From the Boidem - 
an occasional column on computers and information technologies in everyday life

May 28, 2016*: The unbearable tedium of life-logging.

Maybe I’m projecting here, but it’s a good guess that we’re all constantly interpreting the world, and our place in it, to ourselves. More often than not we do this through talking to ourselves, though for some reason there are people who think that doing this means that they have a problem. And if I’m already projecting, I might as well get further out of my field and claim that this ongoing inner conversation is what we call consciousness. Where most of us maintain an inner verbal conversation (even if it's silent) some have put it in writing – whether in private diaries or in a more public format. Whether public or private, this conversation has traditionally been a bit amorphous, concerned more with impressions than with details. We may attempt to find the precise words to express our thoughts, but those thoughts have to a large extent been rather amorphous. What hasn't been written down has also been short-lived as new observations and thoughts push aside the old. Over the past few years, however, digital tools have made it possible for us to keep much more precise track of what we do, and to and to keep a record of that. This had led to a different kind of inner conversation - to an ongoing accounting of the minutiae of our daily activities, to what’s known as the quantified self movement.

Digital tools are particularly adept at quantifying, meaning, perhaps, that were Michel de Montaigne our contemporary, instead of being blessed with his reflections we'd have a list of what he ate, how many steps he took and how many pages he read each day, and more. There's nothing wrong with lists of this sort - no doubt quantifying can most definitely give us insight into our daily behaviors. But the sort of insights we get this way are significantly different from those that we find in Montaigne. He was certainly capable of keeping a ledger of each of his activities, but what we find fascinating about him isn't lists but his reflections.

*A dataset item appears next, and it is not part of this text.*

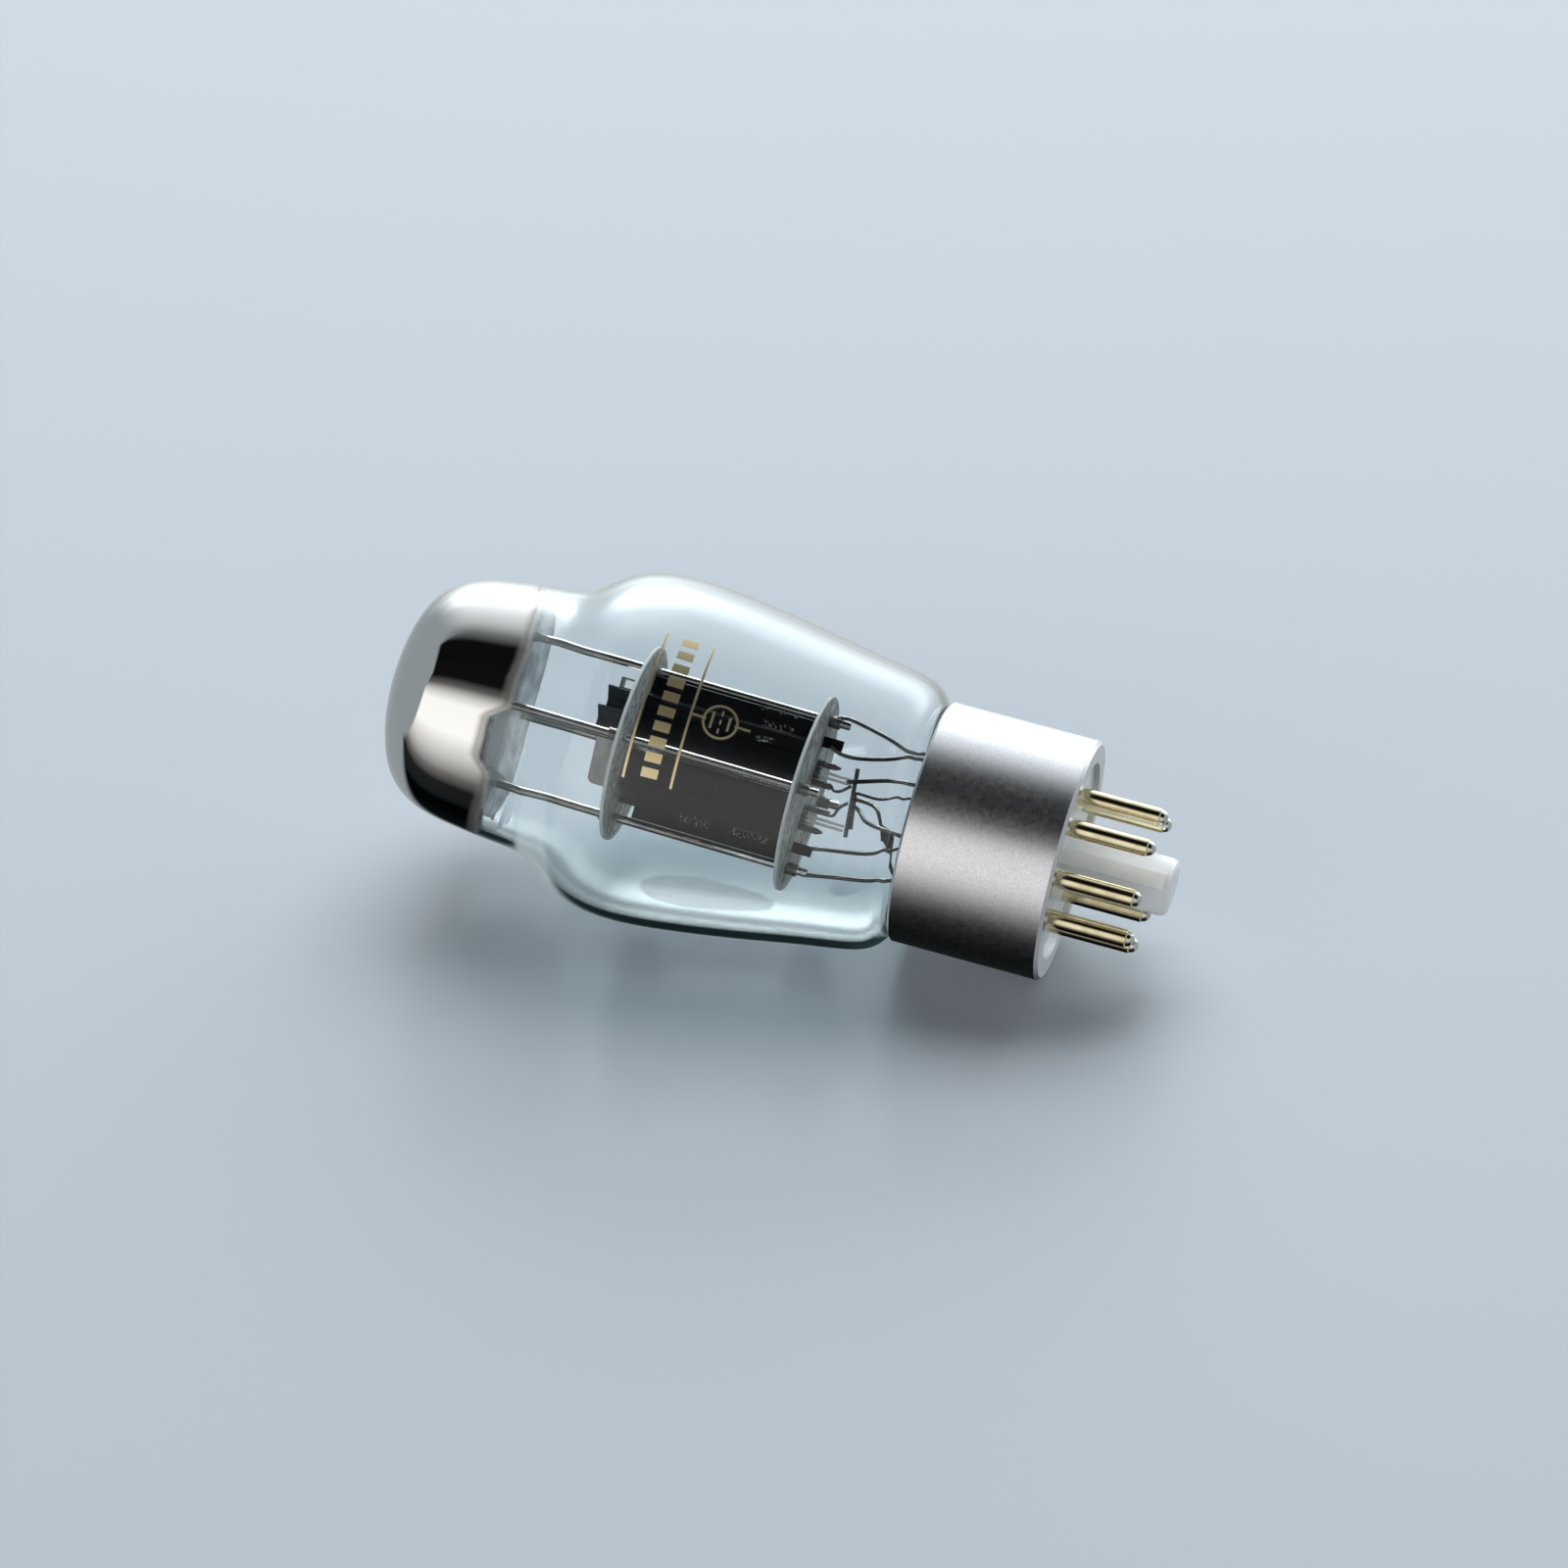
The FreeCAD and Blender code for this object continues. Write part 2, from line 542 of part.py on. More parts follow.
# One lead carries a flat flag near the stem and meets the jumper through an arched wire
flag_arc = wire([(0.43, -0.55, 29.2), (0.34, -1.3, 27.8), (0.07, -2.0, 26.4), (-0.42, -2.6, 25.6),
                 (-1.3, -3.1, 24.9), (-2.3, -3.35, 24.3)], LEAD_R)
flag_loop = [V(x, FLAG_Y, z) for x, z in FLAG_OUTLINE + FLAG_OUTLINE[:1]]
flag = Part.Face(Part.makePolygon(flag_loop)).extrude(V(0, FLAG_T, 0))

for pin, (x, y) in enumerate(pin_spots, 1):
    lead = rod(x, y, LEAD_END_Z, LEAD_TURN_Z, LEAD_R)
    run = lead_runs[pin - 1]
    if run:
        radius = THIN_LEAD_R if pin == THIN_LEAD else LEAD_R
        lead = lead.fuse(wire(run + [(x, y, LEAD_RISE_Z), (x, y, LEAD_TURN_Z)], radius))
    if pin == FLAG_LEAD:
        lead = lead.fuse(flag_arc).fuse(flag)
    save(lead.removeSplitter(), "lead_" + str(pin))


def getter(x, y, z, side):
    """Flash ring with the short stay that holds it to the side rod."""
    ring = Part.makeTorus(GETTER_RING_R, GETTER_WIRE_R, V(x, y, z), V(side * 0.02, 0, 1))
    foot = (side * ROD_RING_R + 0.33, y, GETTER_STAY_Z)
    stay = straight_wire((x + side * GETTER_RING_R, y, z), foot, GETTER_STAY_R)
    return ring.fuse(stay)


save(getter(5.1, -0.5, 77.5, 1), "getter_ring_a")
save(getter(-5.0, 0.5, 78.3, -1), "getter_ring_b")
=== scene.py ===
import math

import bmesh
import bpy
import numpy as np
from mathutils import Matrix, Vector


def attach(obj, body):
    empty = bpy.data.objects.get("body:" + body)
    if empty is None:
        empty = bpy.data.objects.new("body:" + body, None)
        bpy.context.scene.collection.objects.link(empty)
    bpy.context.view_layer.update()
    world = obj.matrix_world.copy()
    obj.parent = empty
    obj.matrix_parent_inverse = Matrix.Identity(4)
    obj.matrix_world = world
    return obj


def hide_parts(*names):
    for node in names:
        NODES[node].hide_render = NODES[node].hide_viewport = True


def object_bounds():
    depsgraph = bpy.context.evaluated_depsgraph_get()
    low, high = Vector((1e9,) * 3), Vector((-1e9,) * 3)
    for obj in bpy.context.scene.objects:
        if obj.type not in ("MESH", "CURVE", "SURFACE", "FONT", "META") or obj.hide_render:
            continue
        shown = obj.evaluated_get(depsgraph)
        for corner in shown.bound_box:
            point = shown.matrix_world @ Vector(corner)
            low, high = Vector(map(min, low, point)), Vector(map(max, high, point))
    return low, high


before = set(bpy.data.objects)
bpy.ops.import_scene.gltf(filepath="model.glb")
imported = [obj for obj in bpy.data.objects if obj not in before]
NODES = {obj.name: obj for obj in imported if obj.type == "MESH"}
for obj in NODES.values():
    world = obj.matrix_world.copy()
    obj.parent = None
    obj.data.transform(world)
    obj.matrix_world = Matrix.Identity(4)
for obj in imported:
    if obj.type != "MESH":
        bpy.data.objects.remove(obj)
cad_low, cad_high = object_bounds()

MM = 0.001
UP = Vector((0, 0, 1))

# Bulb profile in millimetres, (height, radius), from the neck to the crown
BULB_PROFILE = [
    (20.6, 15.55), (21.6, 16.88), (22.9, 17.78), (25.4, 18.53), (30.6, 19.38),
    (38.2, 20.70), (46.0, 21.92), (51.1, 22.55), (56.0, 22.85), (60.1, 22.54),
    (62.7, 21.87), (64.6, 21.00), (66.6, 19.66), (68.2, 18.50), (69.4, 17.81),
    (70.9, 17.40), (74.3, 17.03), (79.0, 16.45), (82.6, 15.83), (85.0, 15.05),
    (87.0, 13.85), (88.6, 12.20), (89.9, 9.65), (90.9, 6.00), (91.45, 2.60),
]
CROWN_Z = 91.6
NECK_R = 14.4
NECK_Z = 15.2
NECK_FLARE = 0.9
GLASS_WALL = 0.9
FILM_LIP_Z = 76.6
FILM_LIP_TILT = math.radians(10)
FILM_GAP = 0.02
FILM_WALL = 0.12

# Opening in the film's lip beside one flash ring: from x, to x, how softly, and how deep
LIP_OPENING = (-8.0, -3.5, 2.5)
LIP_OPENING_DEPTH = 2.2

# Viewing direction: the axis slopes across the picture and its pin end leans towards the camera
AXIS_SLOPE = math.radians(15.05)
PIN_END_LEAN = math.radians(8.9)
KEY_TURN = math.radians(84.25)
CAMERA_DISTANCE = 0.869
CAMERA_AIM = Vector((0, 0, 0.0387))
LENS_MM = 154.35
TABLE_PITCH = math.radians(34.5)


# ---------------------------------------------------------------- directions

def camera_axes():
    """Right, up and backward axes of the camera, in the row frame."""
    pins = Vector((math.cos(PIN_END_LEAN) * math.cos(AXIS_SLOPE),
                   -math.cos(PIN_END_LEAN) * math.sin(AXIS_SLOPE),
                   math.sin(PIN_END_LEAN)))
    across = Vector((math.sin(AXIS_SLOPE), math.cos(AXIS_SLOPE), 0))
    toward = pins.cross(across) * -1
    if toward.z < 0:
        toward = -toward
    row_z = -pins
    row_x = across * math.sin(KEY_TURN) - toward * math.cos(KEY_TURN)
    row_y = -(across * math.cos(KEY_TURN) + toward * math.sin(KEY_TURN))
    seen = Matrix((row_x, row_y, row_z))
    return [Vector([seen[i][j] for i in range(3)]) for j in range(3)]


RIGHT, PICTURE_UP, BACK = camera_axes()
TABLE_UP = PICTURE_UP * math.cos(TABLE_PITCH) + BACK * math.sin(TABLE_PITCH)
TABLE_FRONT = BACK * math.cos(TABLE_PITCH) - PICTURE_UP * math.sin(TABLE_PITCH)


def aimed(location, target, roll_up):
    """World matrix at location whose -Z looks at target."""
    back = (location - target).normalized()
    right = roll_up.cross(back).normalized()
    up = back.cross(right)
    turn = Matrix((right, up, back)).transposed().to_4x4()
    return Matrix.Translation(location) @ turn


def make_camera():
    data = bpy.data.cameras.new("camera")
    data.lens = LENS_MM
    data.sensor_width = 36
    data.clip_start = 0.05
    data.clip_end = 20
    camera = bpy.data.objects.new("camera", data)
    bpy.context.collection.objects.link(camera)
    turn = Matrix((RIGHT, PICTURE_UP, BACK)).transposed().to_4x4()
    camera.matrix_world = Matrix.Translation(CAMERA_AIM + BACK * CAMERA_DISTANCE) @ turn
    bpy.context.scene.camera = camera


make_camera()


# ---------------------------------------------------------------- mesh helpers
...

Had he had access to the tools for precise measurement that we have today he may have become preoccupied with list making, and our world would be poorer for not being able to read his observations.

Though it got off to a relatively slow, and often mocked, start, the quantified self found its way into the mainstream. This was primarily due to what I guess should be called the fitness craze. Though various tools have been around well before FitBit wristbands became de rigueur, miniaturization, and smartphones, made what was once clumsy and unwieldy into a fashion statement.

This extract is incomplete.